Mistake to avoid: Cutting a niche into a wall without checking for electrical wiring first. Standard electrical practice routes wiring horizontally and vertically through walls to outlets and switches — wiring can be present in any wall, at any height. A stud finder with electrical detection, or a separate wire detector, identifies wiring before cutting and prevents the dangerous and expensive consequence of cutting through a live circuit.
Before You Start
- Check the wall structure before cutting anything. Use a stud finder, wire detector, and pipe locator. Services in walls are invisible until they’re damaged.
- Confirm the wall is non-load-bearing. Load-bearing walls require structural engineering assessment before any openings are cut. Interior partition walls are generally non-load-bearing; walls perpendicular to floor joists or supporting a beam above may be structural.

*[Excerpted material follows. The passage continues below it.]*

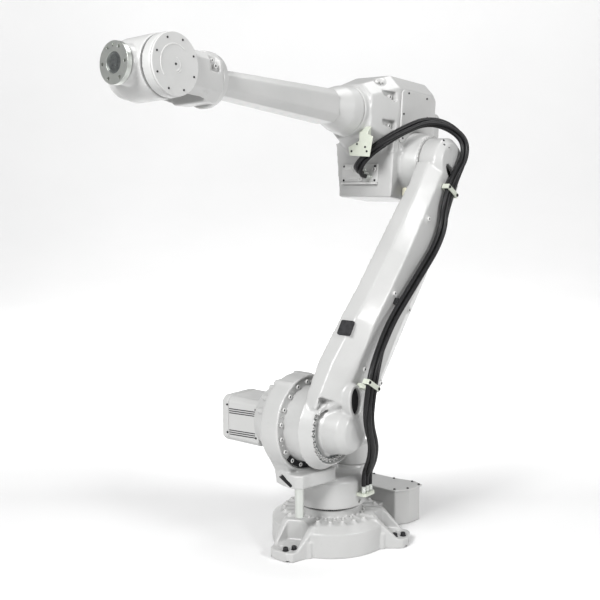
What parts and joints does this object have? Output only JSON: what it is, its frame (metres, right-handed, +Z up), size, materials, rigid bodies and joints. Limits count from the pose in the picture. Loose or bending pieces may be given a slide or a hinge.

- Plan lighting from the start. Electrical wiring for niche lighting is straightforward during construction and difficult to retrofit. Decide on lighting before building begins.
- Consider depth carefully. Standard timber-framed walls provide 3.5 inches of cavity depth — adequate for a shallow display niche but insufficient for functional storage. Deeper niches may require building out or require specific wall construction.
- Match the finish to the room. The niche opening, shelving, and back wall should integrate with the surrounding wall surface — painted to match, tiled to complement, or trimmed to coordinate with existing joinery.
Conclusion
A well-designed wall niche improves a room in ways that freestanding furniture can’t: it adds depth to a flat wall, creates a display or storage element that’s part of the architecture rather than an addition to it, and — in rooms where floor space is at a premium — provides meaningful function without consuming any of it. The niche that works best is the one designed for the specific room, the specific wall, and the specific purpose — not the most visually elaborate version, but the most appropriate one. Plan carefully, build correctly, and the result is a feature that looks as though the room was always designed around it.